_What you need to do_.
Go through the records and copy each line where the word "JSON" occurs.

_Recorded information_.
___
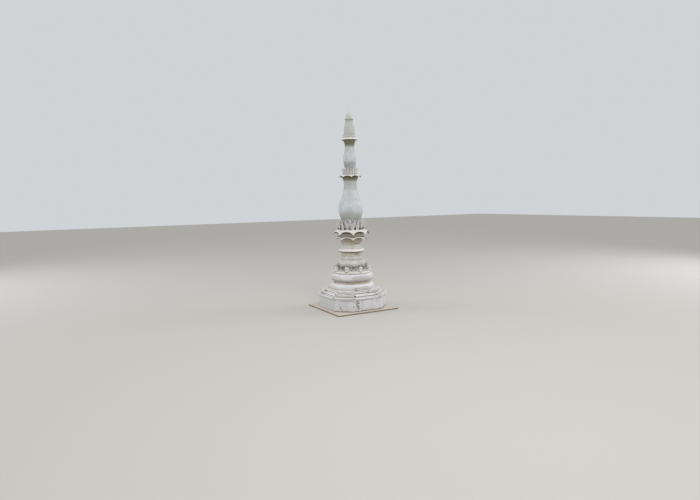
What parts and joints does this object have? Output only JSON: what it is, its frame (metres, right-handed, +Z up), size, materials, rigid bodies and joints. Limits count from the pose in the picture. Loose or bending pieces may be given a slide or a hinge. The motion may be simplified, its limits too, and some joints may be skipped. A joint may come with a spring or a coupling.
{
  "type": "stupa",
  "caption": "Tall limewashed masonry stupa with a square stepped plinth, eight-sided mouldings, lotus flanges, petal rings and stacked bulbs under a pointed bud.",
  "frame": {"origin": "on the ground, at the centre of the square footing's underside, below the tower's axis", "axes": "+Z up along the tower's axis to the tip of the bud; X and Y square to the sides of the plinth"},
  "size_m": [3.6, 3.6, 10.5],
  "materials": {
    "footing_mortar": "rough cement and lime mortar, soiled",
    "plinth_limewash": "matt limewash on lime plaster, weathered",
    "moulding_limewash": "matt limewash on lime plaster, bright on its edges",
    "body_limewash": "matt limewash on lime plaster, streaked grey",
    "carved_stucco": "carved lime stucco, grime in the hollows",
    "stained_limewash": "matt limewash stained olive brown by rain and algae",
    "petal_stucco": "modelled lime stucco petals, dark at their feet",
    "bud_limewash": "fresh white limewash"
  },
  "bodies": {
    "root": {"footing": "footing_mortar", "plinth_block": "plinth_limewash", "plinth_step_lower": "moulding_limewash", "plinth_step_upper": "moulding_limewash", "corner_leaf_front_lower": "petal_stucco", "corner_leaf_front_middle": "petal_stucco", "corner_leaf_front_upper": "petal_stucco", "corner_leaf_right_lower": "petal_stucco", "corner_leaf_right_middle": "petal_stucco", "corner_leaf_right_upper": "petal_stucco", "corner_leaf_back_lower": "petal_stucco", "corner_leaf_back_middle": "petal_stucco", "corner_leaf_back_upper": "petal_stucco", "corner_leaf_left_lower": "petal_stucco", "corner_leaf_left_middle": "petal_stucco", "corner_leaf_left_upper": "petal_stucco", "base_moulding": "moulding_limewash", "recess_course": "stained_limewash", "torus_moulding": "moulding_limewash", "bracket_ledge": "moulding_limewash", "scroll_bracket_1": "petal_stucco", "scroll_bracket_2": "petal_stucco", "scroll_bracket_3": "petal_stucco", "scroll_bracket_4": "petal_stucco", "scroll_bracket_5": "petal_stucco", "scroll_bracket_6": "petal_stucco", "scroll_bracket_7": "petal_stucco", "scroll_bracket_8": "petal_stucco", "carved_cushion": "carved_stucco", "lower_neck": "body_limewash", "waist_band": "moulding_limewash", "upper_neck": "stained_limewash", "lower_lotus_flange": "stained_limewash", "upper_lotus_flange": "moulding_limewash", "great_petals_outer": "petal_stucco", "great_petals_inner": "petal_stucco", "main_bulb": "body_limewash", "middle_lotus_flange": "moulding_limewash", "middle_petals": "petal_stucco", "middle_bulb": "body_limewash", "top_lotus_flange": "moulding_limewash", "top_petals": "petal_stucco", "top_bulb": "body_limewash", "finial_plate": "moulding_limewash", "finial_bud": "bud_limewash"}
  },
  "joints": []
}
___
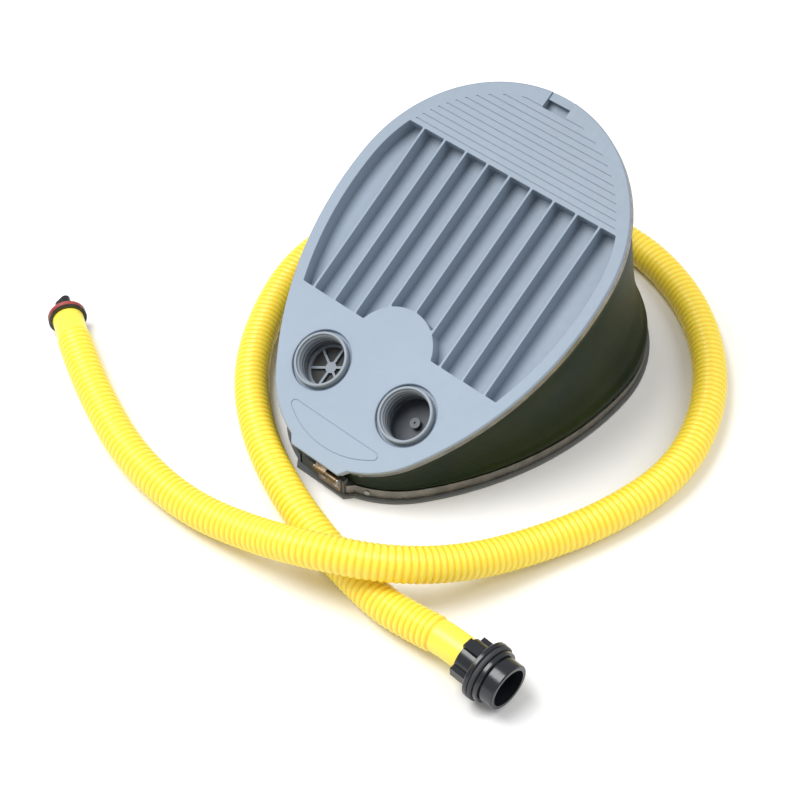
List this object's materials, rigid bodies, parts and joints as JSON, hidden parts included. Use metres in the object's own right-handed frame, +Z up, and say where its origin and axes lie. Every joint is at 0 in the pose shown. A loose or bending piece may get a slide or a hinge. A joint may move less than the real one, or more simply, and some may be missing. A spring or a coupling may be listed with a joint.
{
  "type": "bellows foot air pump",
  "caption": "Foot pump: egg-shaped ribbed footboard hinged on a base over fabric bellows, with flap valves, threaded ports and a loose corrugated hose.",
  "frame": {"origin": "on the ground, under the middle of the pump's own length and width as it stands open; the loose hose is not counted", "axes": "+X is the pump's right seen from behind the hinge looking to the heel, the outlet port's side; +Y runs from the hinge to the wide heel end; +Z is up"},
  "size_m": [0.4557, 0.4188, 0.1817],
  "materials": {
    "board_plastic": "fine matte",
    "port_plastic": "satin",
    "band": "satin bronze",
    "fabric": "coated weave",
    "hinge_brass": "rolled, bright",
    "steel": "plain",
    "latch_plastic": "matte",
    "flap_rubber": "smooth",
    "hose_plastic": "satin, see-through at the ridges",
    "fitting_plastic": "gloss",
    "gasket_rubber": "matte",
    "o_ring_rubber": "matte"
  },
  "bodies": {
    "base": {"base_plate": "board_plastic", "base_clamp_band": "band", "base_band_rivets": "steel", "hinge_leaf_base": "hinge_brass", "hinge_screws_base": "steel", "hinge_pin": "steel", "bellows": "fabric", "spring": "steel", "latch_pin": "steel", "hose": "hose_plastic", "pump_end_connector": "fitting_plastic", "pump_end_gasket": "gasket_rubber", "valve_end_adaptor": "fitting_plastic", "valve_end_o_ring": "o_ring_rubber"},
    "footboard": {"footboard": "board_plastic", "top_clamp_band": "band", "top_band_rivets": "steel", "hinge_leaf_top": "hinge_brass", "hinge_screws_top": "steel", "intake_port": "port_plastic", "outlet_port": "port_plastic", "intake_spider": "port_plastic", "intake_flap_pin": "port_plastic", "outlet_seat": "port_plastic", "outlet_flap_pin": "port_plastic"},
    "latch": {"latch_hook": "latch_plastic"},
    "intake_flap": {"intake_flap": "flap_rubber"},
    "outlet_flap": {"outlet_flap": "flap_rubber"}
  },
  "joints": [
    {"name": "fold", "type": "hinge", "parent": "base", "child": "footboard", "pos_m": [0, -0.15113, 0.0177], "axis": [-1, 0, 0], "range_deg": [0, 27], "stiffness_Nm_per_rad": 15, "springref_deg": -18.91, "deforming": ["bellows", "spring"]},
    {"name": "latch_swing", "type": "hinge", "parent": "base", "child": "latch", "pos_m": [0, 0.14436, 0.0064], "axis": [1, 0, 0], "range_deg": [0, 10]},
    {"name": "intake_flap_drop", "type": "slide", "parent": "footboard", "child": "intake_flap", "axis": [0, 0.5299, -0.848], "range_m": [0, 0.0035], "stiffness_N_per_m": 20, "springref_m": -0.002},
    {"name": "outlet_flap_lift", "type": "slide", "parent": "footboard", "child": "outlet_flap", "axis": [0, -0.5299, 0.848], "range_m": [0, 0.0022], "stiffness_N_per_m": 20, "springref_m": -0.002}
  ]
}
___
_Output below_.
What parts and joints does this object have? Output only JSON: what it is, its frame (metres, right-handed, +Z up), size, materials, rigid bodies and joints. Limits count from the pose in the picture. Loose or bending pieces may be given a slide or a hinge. The motion may be simplified, its limits too, and some joints may be skipped. A joint may come with a spring or a coupling.
List this object's materials, rigid bodies, parts and joints as JSON, hidden parts included. Use metres in the object's own right-handed frame, +Z up, and say where its origin and axes lie. Every joint is at 0 in the pose shown. A loose or bending piece may get a slide or a hinge. A joint may move less than the real one, or more simply, and some may be missing. A spring or a coupling may be listed with a joint.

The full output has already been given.